Welcome to Planet Misery,

Akuma
 
The numbers are out:

http://china.org.cn/china/2011-11/16/content_23936753.htm

A society that loses its manufacturing base loses and technical expertize. Most of the R&D money is being spent in china. We have let our nation fall to an unrecoverable state. Once the premier nation of the planet we are falling and failing. The technological base is crumbling. The skills are degredating Once you have something do not let it go under the guise of NAFTA. The politicans are fools who only think in 2 to 6 year terms. A generation is about 30 years long. This is the time frame a political system should be built to. The leadership has failed and I am not going to fight it I just want to leave it.

Those that do not work must beg, borrow or steal.

Welcome to Planet Misery,

Akuma

BUY GOLD!!!
 
Quote from Roark:

Not really. The mess was caused by a speculative bubble in housing, not by people that went out and created new businesses that are profitable and a source of employment for others.

Kind of ignorant to believe this...
 
Quote from kipster:

the U.S. has good standards of living for the pay i think.
its fairly balanced. even min.wage ppl can afford to buy nice stuff. whereas elsewhere (asia) the difference between rich n poor is so far apart that its ridiculous. min wage will never be able to afford to buy the finer things in life...

"Minimum wage people" can NOT by "nice stuff". There is no "nice stuff" at the dollar store!
 
Quote from Grandluxe:

It indeed used to be the case in the US that you couldn't hold dual citizenship (except in certain cases if you had dual citizenship from birth or childhood, in which case some Supreme Court rulings -- Perkins v. Elg (1939), Mandoli v. Acheson (1952), and Kawakita v. U.S. (1952) -- permitted you to keep both). However, most of the laws forbidding dual citizenship were struck down by the US Supreme Court in two cases: a 1967 decision, Afroyim v. Rusk, as well as a second ruling in 1980, Vance v. Terrazas.

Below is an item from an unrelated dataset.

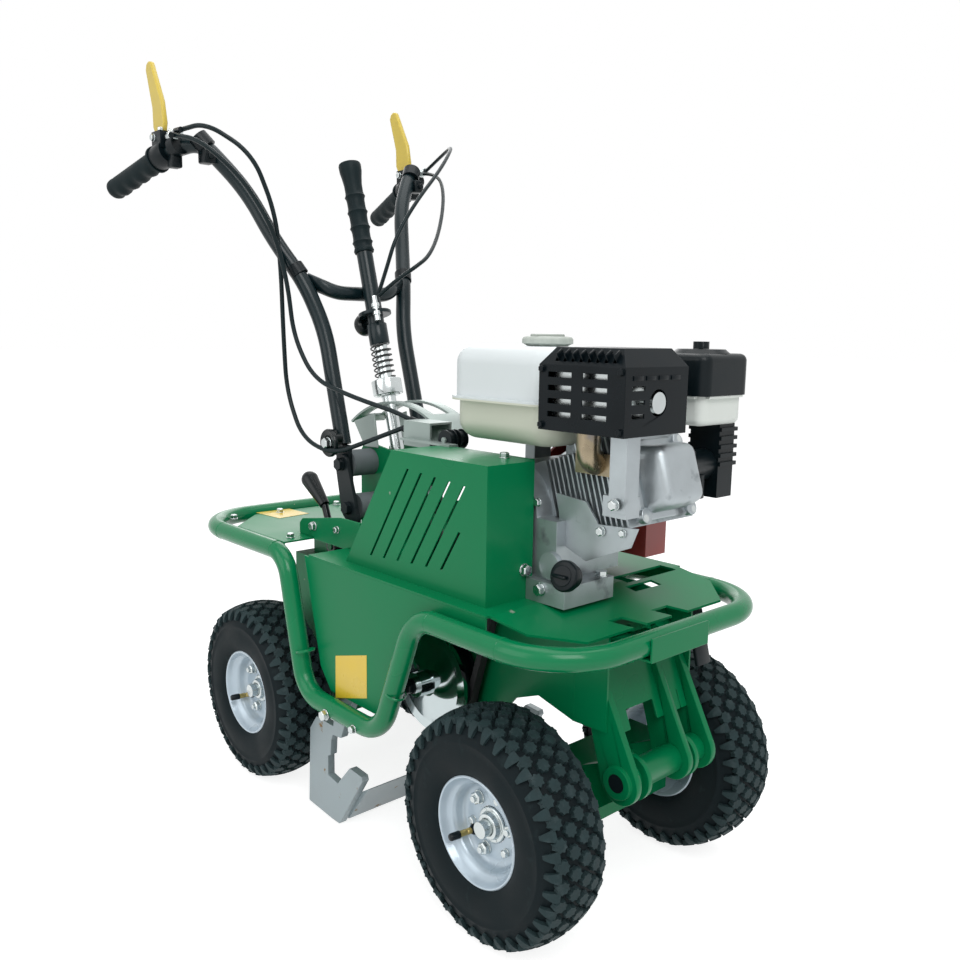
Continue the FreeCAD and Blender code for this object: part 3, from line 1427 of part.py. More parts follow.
def latch_spring():
    """Open coil round the lever rod between the latch sleeve and the collar."""
    r = spring_mean_d / 2
    w = spring_wire_d
    z0 = w / 2 + seat_gap
    z1 = spring_z1 - spring_z0 - w / 2 - seat_gap
    pitch = (z1 - z0) / spring_coils
    edges = []
    steps = 4 * spring_coils
    pts = []
    for i in range(2 * steps + 1):
        t = math.pi / 4 * i
        pts.append(V(r * math.cos(t), r * math.sin(t), z0 + pitch * t / (2 * math.pi)))
    for i in range(0, 2 * steps, 2):
        edges.append(Part.Arc(pts[i], pts[i + 1], pts[i + 2]).toShape())
    wire = Part.Wire(edges)
    first = edges[0]
    t = first.tangentAt(first.FirstParameter)
    circle = Part.Wire(Part.Circle(pts[0], t, w / 2).toShape())
    coil = wire.makePipeShell([circle], True, False)
    print("spring gap between turns", round(pitch - w, 2), "volume ratio",
          round(coil.Volume / (wire.Length * math.pi * w * w / 4), 4))
    coil.rotate(V(0, 0, 0), V(0, 1, 0), -lever_lean)
    put("latch_spring", coil.translated(V(*lean_point(spring_z0))))
    sleeve = lean_rod(spring_z1, collar_z, lever_tube_d / 2 + 3)
    return sleeve.cut(lean_rod(spring_z1 - 1, collar_z + 1, lever_rod_d / 2 + seat_gap))


# Shift lever, cables and their bracket

def shift_lever():
    a = shift_pivot
    k = shift_knob
    r = 6.0
    eye = ring(a[0], a[2], a[1] - 8, a[1] + 8, 12, 6 + shaft_clear)
    stem = rod((a[0] + (k[0] - a[0]) * 0.15, a[1], a[2] + (k[2] - a[2]) * 0.15), (k[0], k[1], k[2]), r)
    stem = stem.fuse(eye)
    stem = stem.cut(drum(a[0], a[2], a[1] - 20, a[1] + 20, 6 + shaft_clear))
    knob = cone(k, shift_tip, 8.5, 14.5)
    knob = knob.fuse(Part.makeSphere(14.5, V(*shift_tip)))
    knob = knob.cut(stem)
    put("shift_lever", stem.removeSplitter(), max(knob.Solids, key=lambda c: c.Volume))
    post = box(a[0] - 14, a[0] + 14, a[1] + 8 + body_gap, a[1] + 14 + body_gap, gearbox_top_z, a[2] + 10)
    post = post.fuse(rod((a[0], a[1] - 10, a[2]), (a[0], a[1] + 10, a[2]), 6))
    OUT["gearbox"] = OUT["gearbox"].fuse(post).removeSplitter()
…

The Constitution says nothing explicitly about dual citizenship at all. Indeed, in its 1967 ruling in Afroyim v. Rusk, the Supreme Court used an argument derived from the 14th Amendment to the Constitution to affirm a right to dual citizenship

Rules against dual citizenship still apply to some extent -- at least in theory -- to people who wish to become US citizens via naturalization. The Supreme Court chose to leave in place the requirement that new citizens must renounce their old citizenship during US naturalization. However, in practice, the State Department is no longer doing anything in the vast majority of situations where a new citizen's "old country" refuses to recognize the US renunciation and continues to consider the person's original citizenship to be in effect.

It was once the case that a naturalized US citizen could lose his citizenship by remaining outside the US for an extended period. However, this provision was invalidated by the Supreme Court in Schneider v. Rusk (1964) and was repealed by Congress in 1978.

The official US State Department policy on dual citizenship today is that the United States does not favor it as a matter of policy because of various problems they feel it may cause, but the existence of dual citizenship is recognized (i.e., accepted) as a fact of life. That is, if you ask them if you ought to become a dual citizen, they will recommend against doing it; but if you tell them you are a dual citizen, they'll almost always say it's OK.

Thank you. That's one of the more informative posts ever on ET. THANKS!
 
Still trying to get out of here.

http://www.cnbc.com/id/45567659

All the smart ones are jumping ship first. Everyone else will be stuck a system entrenched in stagflation for decades. This place feels like the 3rd world. Somebody is going to have to pay the debt. The last round of employment numbers is not a good thing no matter how you spin and message the numbers. What ever they are on in DC they better get off it because they are going to sink the ship.

Welcome to Planet Misery,

Akuma

BUY GOLD!!!
 
Maybe this has already been mentioned, but Kirsten Dunst recently got German citizenship since her father is German.
It was all over the Internet a few months ago since she is an A-lister.

She didn't seem to have any problem with the American authorities for acquiring another citizenship (beside the American one).